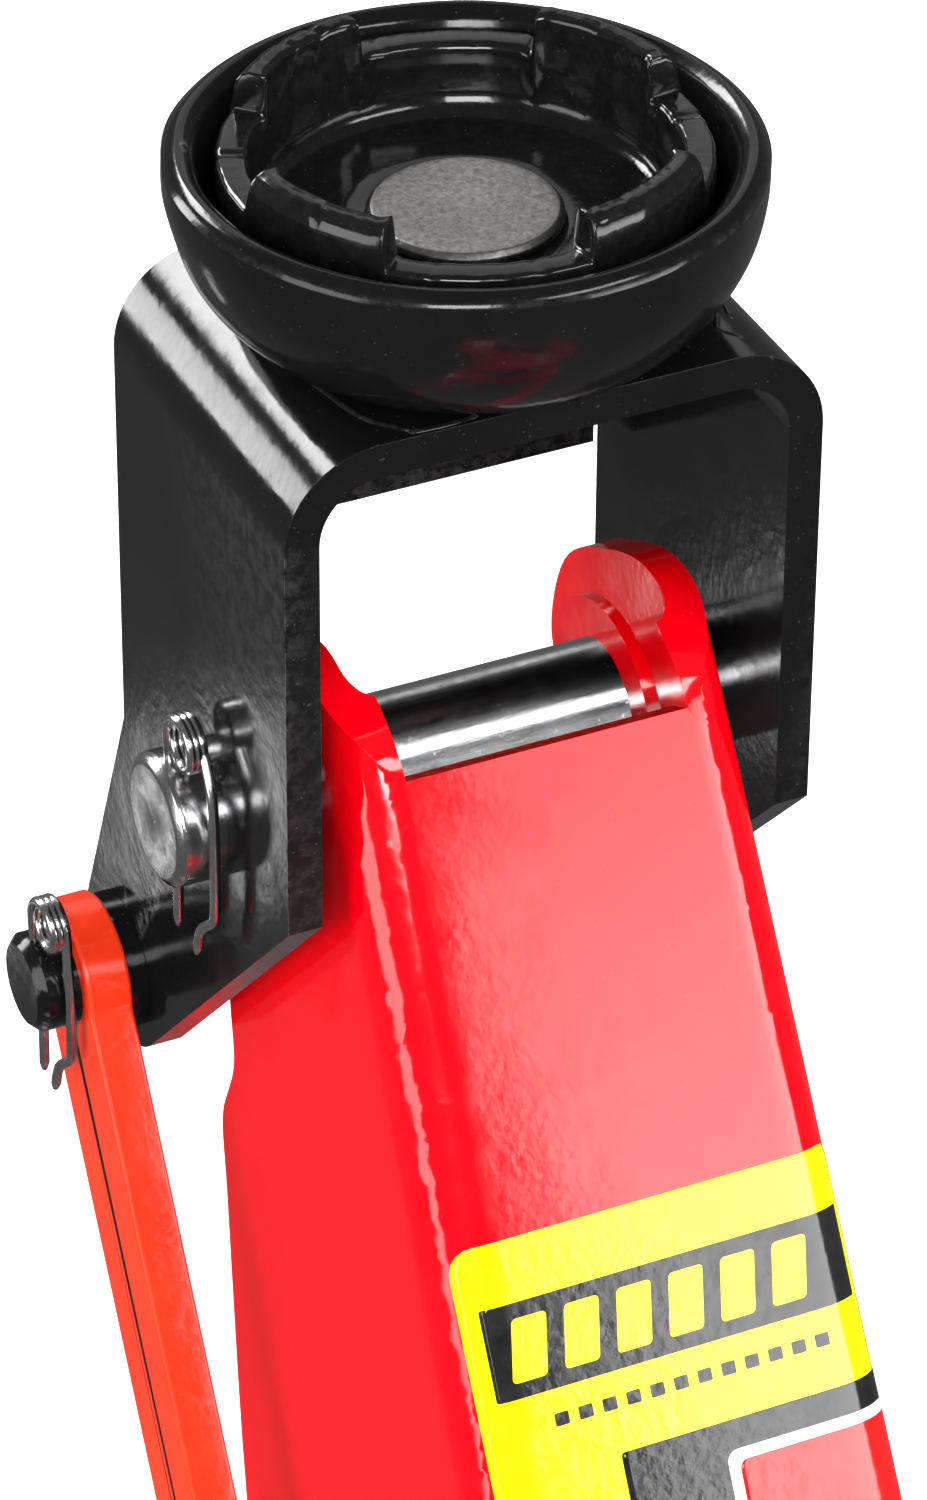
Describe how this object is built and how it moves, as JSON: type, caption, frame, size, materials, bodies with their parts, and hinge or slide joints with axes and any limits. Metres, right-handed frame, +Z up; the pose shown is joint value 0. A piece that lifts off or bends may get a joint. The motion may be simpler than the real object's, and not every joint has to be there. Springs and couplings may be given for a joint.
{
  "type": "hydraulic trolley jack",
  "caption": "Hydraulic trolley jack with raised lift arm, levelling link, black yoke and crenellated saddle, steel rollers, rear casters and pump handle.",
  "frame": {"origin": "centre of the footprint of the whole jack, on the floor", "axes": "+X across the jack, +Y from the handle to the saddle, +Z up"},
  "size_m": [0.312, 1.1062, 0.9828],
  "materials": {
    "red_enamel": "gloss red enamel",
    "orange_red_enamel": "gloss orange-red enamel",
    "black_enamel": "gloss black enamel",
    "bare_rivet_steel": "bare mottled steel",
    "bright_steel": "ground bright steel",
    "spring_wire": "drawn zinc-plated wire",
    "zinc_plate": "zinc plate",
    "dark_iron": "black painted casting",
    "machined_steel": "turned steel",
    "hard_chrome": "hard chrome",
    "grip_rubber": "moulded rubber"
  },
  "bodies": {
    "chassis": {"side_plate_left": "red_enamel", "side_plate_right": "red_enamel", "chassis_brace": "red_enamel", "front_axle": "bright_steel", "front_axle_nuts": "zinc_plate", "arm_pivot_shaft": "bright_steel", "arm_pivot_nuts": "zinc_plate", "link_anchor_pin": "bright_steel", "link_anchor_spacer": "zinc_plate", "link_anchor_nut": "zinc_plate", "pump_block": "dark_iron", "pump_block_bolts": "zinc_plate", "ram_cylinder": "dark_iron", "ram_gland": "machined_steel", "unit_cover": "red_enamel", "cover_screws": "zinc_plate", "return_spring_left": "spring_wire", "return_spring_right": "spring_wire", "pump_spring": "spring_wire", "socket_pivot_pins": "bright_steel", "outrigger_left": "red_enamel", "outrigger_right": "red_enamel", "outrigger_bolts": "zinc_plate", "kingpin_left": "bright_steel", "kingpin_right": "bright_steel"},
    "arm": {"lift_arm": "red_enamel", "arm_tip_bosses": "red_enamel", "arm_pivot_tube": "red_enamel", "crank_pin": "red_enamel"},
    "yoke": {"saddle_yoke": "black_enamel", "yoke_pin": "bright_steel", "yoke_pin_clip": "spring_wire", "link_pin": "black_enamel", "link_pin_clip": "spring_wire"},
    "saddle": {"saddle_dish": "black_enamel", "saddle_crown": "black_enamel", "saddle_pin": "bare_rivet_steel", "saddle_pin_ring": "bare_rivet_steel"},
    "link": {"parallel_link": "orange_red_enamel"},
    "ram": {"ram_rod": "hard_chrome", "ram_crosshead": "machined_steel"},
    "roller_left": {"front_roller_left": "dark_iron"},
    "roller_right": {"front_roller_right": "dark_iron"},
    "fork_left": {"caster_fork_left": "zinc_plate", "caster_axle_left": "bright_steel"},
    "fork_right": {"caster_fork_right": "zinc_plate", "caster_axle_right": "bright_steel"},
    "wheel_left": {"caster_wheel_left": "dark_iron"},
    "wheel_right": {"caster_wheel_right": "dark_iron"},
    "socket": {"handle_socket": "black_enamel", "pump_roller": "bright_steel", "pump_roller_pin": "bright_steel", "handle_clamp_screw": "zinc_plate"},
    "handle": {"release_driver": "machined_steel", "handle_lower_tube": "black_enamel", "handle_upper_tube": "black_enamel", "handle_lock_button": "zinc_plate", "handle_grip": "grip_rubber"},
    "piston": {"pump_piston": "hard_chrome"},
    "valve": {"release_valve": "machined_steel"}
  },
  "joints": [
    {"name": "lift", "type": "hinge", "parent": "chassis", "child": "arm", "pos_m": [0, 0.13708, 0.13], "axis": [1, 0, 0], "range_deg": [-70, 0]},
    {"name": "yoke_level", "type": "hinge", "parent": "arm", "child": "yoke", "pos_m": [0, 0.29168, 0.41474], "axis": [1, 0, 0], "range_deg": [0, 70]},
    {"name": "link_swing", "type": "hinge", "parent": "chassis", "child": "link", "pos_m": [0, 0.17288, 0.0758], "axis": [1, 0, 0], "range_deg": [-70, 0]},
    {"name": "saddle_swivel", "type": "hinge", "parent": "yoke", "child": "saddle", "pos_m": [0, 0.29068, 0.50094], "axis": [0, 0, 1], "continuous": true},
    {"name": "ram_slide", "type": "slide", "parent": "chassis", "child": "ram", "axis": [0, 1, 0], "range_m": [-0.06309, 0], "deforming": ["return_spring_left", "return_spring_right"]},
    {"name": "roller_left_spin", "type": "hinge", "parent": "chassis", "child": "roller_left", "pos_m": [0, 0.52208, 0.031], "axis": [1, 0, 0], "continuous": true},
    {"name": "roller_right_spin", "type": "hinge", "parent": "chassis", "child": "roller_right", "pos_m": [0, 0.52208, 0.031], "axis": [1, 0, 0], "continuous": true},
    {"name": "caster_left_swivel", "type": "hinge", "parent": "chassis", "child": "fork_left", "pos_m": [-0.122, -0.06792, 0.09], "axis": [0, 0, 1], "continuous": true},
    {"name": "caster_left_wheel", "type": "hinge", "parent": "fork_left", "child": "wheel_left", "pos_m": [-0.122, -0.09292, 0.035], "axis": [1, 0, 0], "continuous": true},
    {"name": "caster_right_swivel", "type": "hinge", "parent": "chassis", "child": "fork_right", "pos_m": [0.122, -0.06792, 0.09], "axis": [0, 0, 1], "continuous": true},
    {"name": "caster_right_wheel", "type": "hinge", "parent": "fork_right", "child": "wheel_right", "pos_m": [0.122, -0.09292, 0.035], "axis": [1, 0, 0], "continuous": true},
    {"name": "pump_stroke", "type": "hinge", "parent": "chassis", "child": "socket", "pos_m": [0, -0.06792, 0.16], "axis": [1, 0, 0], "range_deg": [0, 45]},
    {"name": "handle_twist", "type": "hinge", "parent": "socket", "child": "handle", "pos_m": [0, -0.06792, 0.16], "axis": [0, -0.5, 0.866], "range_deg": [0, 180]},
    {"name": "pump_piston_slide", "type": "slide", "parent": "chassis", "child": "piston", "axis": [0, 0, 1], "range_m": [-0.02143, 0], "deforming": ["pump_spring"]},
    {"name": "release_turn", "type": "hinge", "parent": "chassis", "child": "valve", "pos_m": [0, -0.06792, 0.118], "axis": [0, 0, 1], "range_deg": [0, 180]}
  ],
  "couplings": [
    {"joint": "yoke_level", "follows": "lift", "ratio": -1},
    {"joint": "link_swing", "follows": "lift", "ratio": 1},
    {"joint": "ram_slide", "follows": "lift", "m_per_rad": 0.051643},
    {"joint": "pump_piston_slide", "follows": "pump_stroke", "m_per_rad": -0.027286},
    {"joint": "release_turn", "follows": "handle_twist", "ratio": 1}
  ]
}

§ Description of the task
Search the data for the string "with". List each line that has it.

§ Expected output
Describe how this object is built and how it moves, as JSON: type, caption, frame, size, materials, bodies with their parts, and hinge or slide joints with axes and any limits. Metres, right-handed frame, +Z up; the pose shown is joint value 0. A piece that lifts off or bends may get a joint. The motion may be simpler than the real object's, and not every joint has to be there. Springs and couplings may be given for a joint.
  "caption": "Hydraulic trolley jack with raised lift arm, levelling link, black yoke and crenellated saddle, steel rollers, rear casters and pump handle.",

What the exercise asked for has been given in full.